Hi. Yep, I build periodically PostgreSQL package in openSUSE with the latest GCC and so that I identified that and isolated to a simple test-case. I would expect a fix today or tomorrow. See you, Martin On Thu, 14 Nov 2019 at 16:46, Fabien COELHO <coelho@cri.ensmp.fr> wrote: > > > Hello, > > I did a (slow) dichotomy on gcc sources which determined that gcc r277979 > was the culprit, then I started a bug report which showed that the issue > was already reported this morning by Martin Liška, including a nice > example isolated from sources. See: > > https://gcc.gnu.org/bugzilla/show_bug.cgi?id=92506 > > -- > Fabien.
> Yep, I build periodically PostgreSQL package in openSUSE with the latest > GCC and so that I identified that and isolated to a simple test-case. I > would expect a fix today or tomorrow. Indeed, the gcc issue reported seems fixed by gcc r278259. I'm updating moonjelly gcc to check if this solves pg compilation woes. -- Fabien.
Yes, after the revision I see other failing tests like: ... select_having ... ok 16 ms subselect ... FAILED 92 ms union ... FAILED 77 ms case ... ok 32 ms join ... FAILED 239 ms aggregates ... FAILED 136 ms transactions ... ok 59 ms ... I'm going to investigate that and will inform you guys. Martin On Fri, 15 Nov 2019 at 11:56, Fabien COELHO <coelho@cri.ensmp.fr> wrote: > > > > Yep, I build periodically PostgreSQL package in openSUSE with the latest > > GCC and so that I identified that and isolated to a simple test-case. I > > would expect a fix today or tomorrow. > > Indeed, the gcc issue reported seems fixed by gcc r278259. I'm updating > moonjelly gcc to check if this solves pg compilation woes. > > -- > Fabien.

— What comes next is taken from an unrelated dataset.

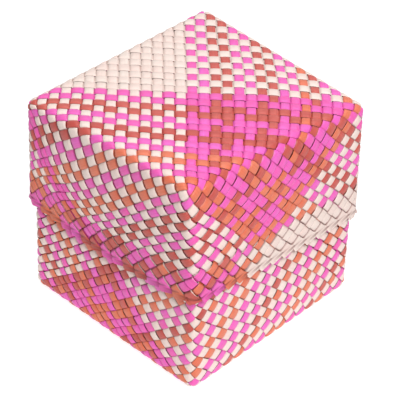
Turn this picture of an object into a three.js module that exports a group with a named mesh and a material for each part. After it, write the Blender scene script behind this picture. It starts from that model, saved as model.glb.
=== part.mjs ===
// A plaited trinket box: a deep base and a lid that slides down over it, both plaited on the bias from flat
// strips. Millimetres, +Z up, the longer walls along Y. The origin is the point of the base's underside that
// lies below the middle of the lid's top.
// The strips' interlacing is finer than these solids: each plaited wall is one skin of the plait's thickness.

import * as THREE from 'three';
import { mergeVertices } from 'three/addons/utils/BufferGeometryUtils.js';

// Sizes of the whole box
const lidLength = 115;
const lidWidth = 107;
const overallHeight = 110;
const edgeRadius = 3.5;
const topCrown = 1;

// How far down the lid comes at its four corners, counterclockwise from the one at +X -Y, and how much
// further midway along its -Y wall
const frontDepth = 57.5;
const rightDepth = 65.5;
const backDepth = 62;
const leftDepth = 59;
const rimSag = 3.5;

// How far the soft walls stand out of true: how much further out than at the top the +X wall stands at the
// floor, at its -Y and its +Y end, and how much the top rises at its +X -Y and -X +Y corners and sinks at the
// other two
const frontSpread = 7.5;
const backSpread = 1;
const topTwist = 2.8;

// Sizes of the plait and of the strips' turned ends
const plaitThickness = 0.8;
const hemThickness = 0.4;
const stripPitch = 5.2;
const lidHemHeight = 17;
const lidInnerHemHeight = 14;
const baseHemHeight = 15;
const baseInnerHemHeight = 11;
const rimHeight = 2.2;
const foldRelief = 0.5;
const foldPoint = 0.6;

// Clearances
const layGap = 0.2;
const rimGap = 0.3;
const seatGap = 0.3;
const runningClearance = 0.4;

// How finely the round edges, the walls and the crown are divided
const arcSteps = 4;
const wallSteps = 6;
const crownSteps = 2;

// Worked out from the sizes above
const halfPlait = plaitThickness / 2;
const layer = layGap + hemThickness;
const nesting = plaitThickness + layer + runningClearance;
const lidHalf = new THREE.Vector2(lidWidth / 2 - halfPlait, lidLength / 2 - halfPlait);
const baseHalf = lidHalf.clone().subScalar(nesting);
const seatReach = edgeRadius - halfPlait - seatGap;
const seatInset = edgeRadius + halfPlait - nesting;
const seatRise = Math.sqrt(seatReach ** 2 - seatInset ** 2);
const lidTop = overallHeight - topCrown - halfPlait;
const baseHeight = lidTop - edgeRadius + seatRise;

const lidForm = { half: lidHalf, up: 1 };
const baseForm = { half: baseHalf, up: -1 };

// Level of a rim at a point of the plan. The base's is level. The lid's rises and falls evenly from corner to
// corner, and sags along one wall.
function rimAt(form, point) {
  if (form === baseForm) {
    return baseHeight;
  }
  const across = (1 + point.x / lidHalf.x) / 2;
  const along = (1 + point.y / lidHalf.y) / 2;
  const near = THREE.MathUtils.lerp(leftDepth, frontDepth, across);
  const far = THREE.MathUtils.lerp(backDepth, rightDepth, across);
  const sag = rimSag * 4 * across * (1 - across) * (1 - along);
  return overallHeight - THREE.MathUtils.lerp(near, far, along) - sag;
}

// Where the soft walls let a point of the true box stand. The spread dies out as the cube of the height, and
// the twist grows as its fourth power.
function settle(point) {
  const across = point.x / lidHalf.x;
  const along = point.y / lidHalf.y;
  const height = point.z / lidTop;
  const spread = THREE.MathUtils.lerp(frontSpread, backSpread, (1 + along) / 2);
  point.x += spread * (1 - height ** 3) * (1 + across) / 2;
  point.z -= topTwist * across * along * height ** 4;
  return point;
}

// The four sides of the plan in turn, counterclockwise from the corner at +X -Y, and where each one starts
function sidesOf(half) {
  const lengths = [2 * half.y, 2 * half.x, 2 * half.y, 2 * half.x];
  const starts = [0, lengths[0], lengths[0] + lengths[1], 2 * lengths[0] + lengths[1]];
  return { lengths, starts, round: 2 * (lengths[0] + lengths[1]) };
}

// The plan is a rectangle with round corners. A place on it is given by how far round the sharp rectangle it
// lies, and is pushed in along the radius where the corner is round.
function planPoint(half, along, offset) {
  const { lengths, starts } = sidesOf(half);
  const side = starts.findLastIndex((start) => along >= start);
  const step = along - starts[side] - lengths[side] / 2;
  const reach = lengths[(side + 1) % 4] / 2;
  const sharp = new THREE.Vector2(reach, step).rotateAround(new THREE.Vector2(), side * Math.PI / 2);
  const core = half.clone().subScalar(edgeRadius);
  const centre = sharp.clone().clamp(core.clone().negate(), core);
  const normal = sharp.clone().sub(centre).normalize();
  return { centre, normal, point: centre.clone().addScaledVector(normal, edgeRadius + offset) };
}

// Places where a round corner is divided, measured from the sharp corner
function cornerStops() {
  const stops = [];
  for (let i = -arcSteps; i <= arcSteps; i += 1) {
    const turn = (1 - Math.abs(i) / arcSteps) * Math.PI / 4;
    stops.push(Math.sign(i) * edgeRadius * (1 - Math.tan(turn)));
  }
  return stops;
}

// All the places round the plan where a loop has a point: the corners' divisions, the quarters of each side
// and whatever a pattern adds
function stations(half, pattern = []) {
  const { lengths, starts, round } = sidesOf(half);
  const places = [...pattern];
  for (let corner = 0; corner < 4; corner += 1) {
    cornerStops().forEach((stop) => places.push((starts[corner] + stop + round) % round));
    [0.25, 0.5, 0.75].forEach((share) => places.push(starts[corner] + share * lengths[corner]));
  }
  places.sort((a, b) => a - b);
  const closest = 0.05;
  return places.filter((place, i) => i === 0 || place - places[i - 1] > closest);
}

// Skins a list of loops of equally many points. Loops that shrink to a point close the skin; a ring's last
// loop joins its first. Loops run counterclockwise, and the first of them lies on top of the outer face.
function skin(loops, isRing = false) {
  const around = loops[0].length;
  const rows = isRing ? loops.length : loops.length - 1;
  const raw = new THREE.BufferGeometry();
  const numbers = loops.flat().flatMap((p) => settle(p).toArray());
  raw.setAttribute('position', new THREE.Float32BufferAttribute(numbers, 3));
  const faces = [];
  for (let row = 0; row < rows; row += 1) {
    const next = (row + 1) % loops.length;
    for (let i = 0; i < around; i += 1) {
      const j = (i + 1) % around;
      const [a, b] = [row * around + i, row * around + j];
      const [d, c] = [next * around + i, next * around + j];
      faces.push(a, d, c, a, c, b);
    }
  }
  raw.setIndex(faces);
  return withoutSlivers(mergeVertices(raw, 1e-4));
}

// Drops the triangles of which two corners have merged
function withoutSlivers(geometry) {
  const index = geometry.getIndex().array;
  const kept = [];
  for (let i = 0; i < index.length; i += 3) {
    const [a, b, c] = [index[i], index[i + 1], index[i + 2]];
    if (a !== b && b !== c && c !== a) {
      kept.push(a, b, c);
    }
  }
  geometry.setIndex(kept);
  return geometry;
}

// A loop on the wall: share 0 is where the round edge ends, and share 1 is the rim.
function wallLoop(form, places, offset, share, edgeLevel, rimOffset) {
  return places.map((along) => {
    const { point } = planPoint(form.half, along, offset);
    const level = THREE.MathUtils.lerp(edgeLevel, rimAt(form, point) + rimOffset, share);
    return new THREE.Vector3(point.x, point.y, level);
  });
}

// The loops of one face of a box's skin, from the middle of its closed end, round the edge, to its rim
function faceLoops(form, closedLevel, offset, crown, rimOffset) {
  const places = stations(form.half);
  const edgeLevel = closedLevel - form.up * edgeRadius;
  const loops = [];
  for (let i = 0; i < crownSteps; i += 1) {
    const share = i / crownSteps;
    loops.push(places.map((along) => {
      const { centre } = planPoint(form.half, along, 0);
      const level = closedLevel + form.up * offset + crown * (1 - share ** 2);
      return new THREE.Vector3(centre.x * share, centre.y * share, level);
    }));
  }
  for (let i = arcSteps; i > 0; i -= 1) {
    const turn = i / arcSteps * Math.PI / 2;
    loops.push(places.map((along) => {
      const { centre, normal } = planPoint(form.half, along, 0);
      const out = normal.multiplyScalar((edgeRadius + offset) * Math.cos(turn));
      const level = edgeLevel + form.up * (edgeRadius + offset) * Math.sin(turn);
      return new THREE.Vector3(centre.x + out.x, centre.y + out.y, level);
    }));
  }
  for (let i = 0; i <= wallSteps; i += 1) {
    loops.push(wallLoop(form, places, offset, i / wallSteps, edgeLevel, rimOffset));
  }
  return loops;
}

function lidShell() {
  const stop = rimHeight + rimGap;
  const outside = faceLoops(lidForm, lidTop, halfPlait, topCrown, stop);
  const inside = faceLoops(lidForm, lidTop, -halfPlait, topCrown, stop);
  return skin([...outside, ...inside.reverse()]);
}

function baseShell() {
  const stop = -rimHeight - rimGap;
  const outside = faceLoops(baseForm, halfPlait, halfPlait, 0, stop);
  const inside = faceLoops(baseForm, halfPlait, -halfPlait, 0, stop);
  return skin([...inside, ...outside.reverse()]);
}

// The strips that turn over along each side of a rim: how many, and how far apart. The base has as many as
// the lid.
function foldsOf(form) {
  const { lengths, starts } = sidesOf(form.half);
  return sidesOf(lidHalf).lengths.map((lidSide, side) => {
    const count = Math.max(1, Math.round(lidSide / (stripPitch * Math.SQRT2)));
    return { count, start: starts[side], pitch: lengths[side] / count };
  });
}

function rimPattern(form, shares) {
  const places = [];
  foldsOf(form).forEach(({ count, start, pitch }) => {
    for (let fold = 0; fold < count; fold += 1) {
      shares.forEach((share) => places.push(start + (fold + share) * pitch));
    }
  });
  return places;
}

// How far through its fold a place on the rim lies, from 0 to 1
function shareOfFold(form, along) {
  const { start, pitch } = foldsOf(form).findLast((side) => along >= side.start);
  const folds = (along - start) / pitch;
  return folds - Math.floor(folds + 1e-6);
}

// A hem: the strips' turned ends lying side by side on the plait. Each end is cut square to its own
// direction, which runs at 45 degrees, so the hem's free edge is a row of right-angled teeth.
function hem(form, inner, outer, height, isShifted) {
  const places = stations(form.half, rimPattern(form, [0, 0.5]));
  const tooth = stripPitch / Math.SQRT2;
  const loop = (offset, levelAt) => places.map((along) => {
    const { point } = planPoint(form.half, along, offset);
    return new THREE.Vector3(point.x, point.y, rimAt(form, point) + form.up * levelAt(along));
  });
  const fixedEdge = () => rimHeight + rimGap;
  const freeEdge = (along) => {
    const peak = Math.abs(2 * shareOfFold(form, along) - 1);
    return height - tooth * (isShifted ? peak : 1 - peak);
  };
  const above = form.up > 0 ? freeEdge : fixedEdge;
  const below = form.up > 0 ? fixedEdge : freeEdge;
  return skin([loop(outer, above), loop(outer, below), loop(inner, below), loop(inner, above)], true);
}

// The rim: every strip turns over the edge in one slanting fold, which stands out at the end where it lies
// over its neighbour and comes to a point there.
function rimFolds(form, inner, outer, reliefOut, reliefIn) {
  const places = stations(form.half, rimPattern(form, [0, 0.12, 0.6]));
  const swellAt = (along) => {
    const share = shareOfFold(form, along);
    return share < 0.12 ? share / 0.12 : (1 - share) / 0.88;
  };
  const loop = (offset, relief, level, point) => places.map((along) => {
    const swell = swellAt(along);
    const place = planPoint(form.half, along, offset + relief * swell).point;
    const tip = point * foldPoint * (1 - swell);
    return new THREE.Vector3(place.x, place.y, rimAt(form, place) + form.up * (level + tip));
  });
  const quarter = (outer - inner) / 4;
  const section = [
    loop(outer, reliefOut, rimHeight, 0),
    loop(outer, reliefOut, quarter, 0),
    loop(outer - quarter, reliefOut, 0, 1),
    loop(inner + quarter, -reliefIn, 0, 1),
    loop(inner, -reliefIn, quarter, 0),
    loop(inner, -reliefIn, rimHeight, 0),
  ];
  return skin(form.up > 0 ? section : section.reverse(), true);
}

const palette = {
  pink: { color: 0xf06ac4, roughness: 0.45 },
  rust: { color: 0xc8605a, roughness: 0.5 },
  orange: { color: 0xea7a50, roughness: 0.5 },
  cream: { color: 0xf8e4d4, roughness: 0.55 },
};

function piece(name, geometry, look) {
  const material = new THREE.MeshStandardMaterial({ ...palette[look], metalness: 0 });
  material.name = look;
  const mesh = new THREE.Mesh(geometry, material);
  mesh.name = name;
  geometry.computeVertexNormals();
  return mesh;
}

function lid() {
  const face = halfPlait + layGap;
  const reach = face + hemThickness;
  const group = new THREE.Group();
  group.add(piece('lid_plait', lidShell(), 'pink'));
  group.add(piece('lid_outer_hem', hem(lidForm, face, reach, lidHemHeight, false), 'rust'));
  group.add(piece('lid_inner_hem', hem(lidForm, -reach, -face, lidInnerHemHeight, true), 'cream'));
  group.add(piece('lid_rim_folds', rimFolds(lidForm, -reach, reach, foldRelief, 0), 'pink'));
  return group;
}

function base() {
  const first = -halfPlait - layGap;
  const second = first - layer;
  const group = new THREE.Group();
  group.add(piece('base_plait', baseShell(), 'cream'));
  group.add(piece('base_hem', hem(baseForm, first - hemThickness, first, baseHemHeight, false), 'orange'));
  group.add(piece('base_inner_hem',
    hem(baseForm, second - hemThickness, second, baseInnerHemHeight, true), 'cream'));
  const inside = second - hemThickness;
  group.add(piece('base_rim_folds', rimFolds(baseForm, inside, halfPlait, 0, foldRelief), 'orange'));
  return group;
}

const box = new THREE.Group();
box.add(base());
box.add(lid());

export default box;
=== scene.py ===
"""A trinket box plaited on the bias from flat dyed leaf strips: a deep base, and a lid that slides
down over it."""

import math

import bpy
import numpy as np
from mathutils import Matrix, Vector


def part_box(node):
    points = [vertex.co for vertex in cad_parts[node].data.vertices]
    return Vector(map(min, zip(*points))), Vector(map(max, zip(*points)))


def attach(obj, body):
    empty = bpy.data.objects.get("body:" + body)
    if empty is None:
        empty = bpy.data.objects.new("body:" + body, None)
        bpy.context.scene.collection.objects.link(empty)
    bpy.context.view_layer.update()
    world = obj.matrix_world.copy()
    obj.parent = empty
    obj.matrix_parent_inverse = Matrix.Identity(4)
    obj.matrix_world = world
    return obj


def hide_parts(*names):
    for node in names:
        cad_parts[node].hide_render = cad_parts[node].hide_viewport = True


bl_info = {
    "name": "Plaited Trinket Box",
    "version": (1, 0, 0),
    "blender": (4, 5, 0),
    "location": "View3D > Sidebar > Trinket Box",
    "description": "Plaits the lid and the base of a trinket box over its packed frame",
    "category": "Add Mesh",
}

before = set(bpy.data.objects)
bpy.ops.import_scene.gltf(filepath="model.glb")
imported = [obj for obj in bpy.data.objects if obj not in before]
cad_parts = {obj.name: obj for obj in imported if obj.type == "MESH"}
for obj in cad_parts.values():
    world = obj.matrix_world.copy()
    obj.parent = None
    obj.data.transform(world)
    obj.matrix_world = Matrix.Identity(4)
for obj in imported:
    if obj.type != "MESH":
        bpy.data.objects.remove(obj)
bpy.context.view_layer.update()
MM = 0.001

DYES = {"p": "pink", "r": "rust", "o": "orange", "c": "cream"}

# Colours of the strips in the order in which they lie side by side. "h" is a strip pieced below
# the front corner, pink up the right wall and cream up the left one.
LID_FORE = "c" * 14 + "pprrpprrpporppoo"
LID_CROSS = "c" * 14 + "pprrpprrppooppoo"
BASE_FORE = "rrppooppropp" + "oop" + "c" * 15
BASE_CROSS = "c" * 15 + "opporppooppor" + "ph"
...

> Yes, after the revision I see other failing tests like: Indeed, I can confirm there are still 18/195 fails with the updated gcc. > I'm going to investigate that and will inform you guys. Great, thanks! -- Fabien.
Heh, it's me who now breaks postgresql build: https://gcc.gnu.org/bugzilla/show_bug.cgi?id=92529 Martin On Fri, 15 Nov 2019 at 13:01, Fabien COELHO <fabien.coelho@mines-paristech.fr> wrote: > > > > Yes, after the revision I see other failing tests like: > > Indeed, I can confirm there are still 18/195 fails with the updated gcc. > > > I'm going to investigate that and will inform you guys. > > Great, thanks! > > -- > Fabien.
Hello. The issue is resolved now and tests are fine for me. Martin On Fri, 15 Nov 2019 at 13:11, Martin Liška <marxin.liska@gmail.com> wrote: > > Heh, it's me who now breaks postgresql build: > https://gcc.gnu.org/bugzilla/show_bug.cgi?id=92529 > > Martin > > On Fri, 15 Nov 2019 at 13:01, Fabien COELHO > <fabien.coelho@mines-paristech.fr> wrote: > > > > > > > Yes, after the revision I see other failing tests like: > > > > Indeed, I can confirm there are still 18/195 fails with the updated gcc. > > > > > I'm going to investigate that and will inform you guys. > > > > Great, thanks! > > > > -- > > Fabien.
Hello Martin, > The issue is resolved now and tests are fine for me. I recompiled gcc trunk and the moonjelly is back to green. Thanks! -- Fabien.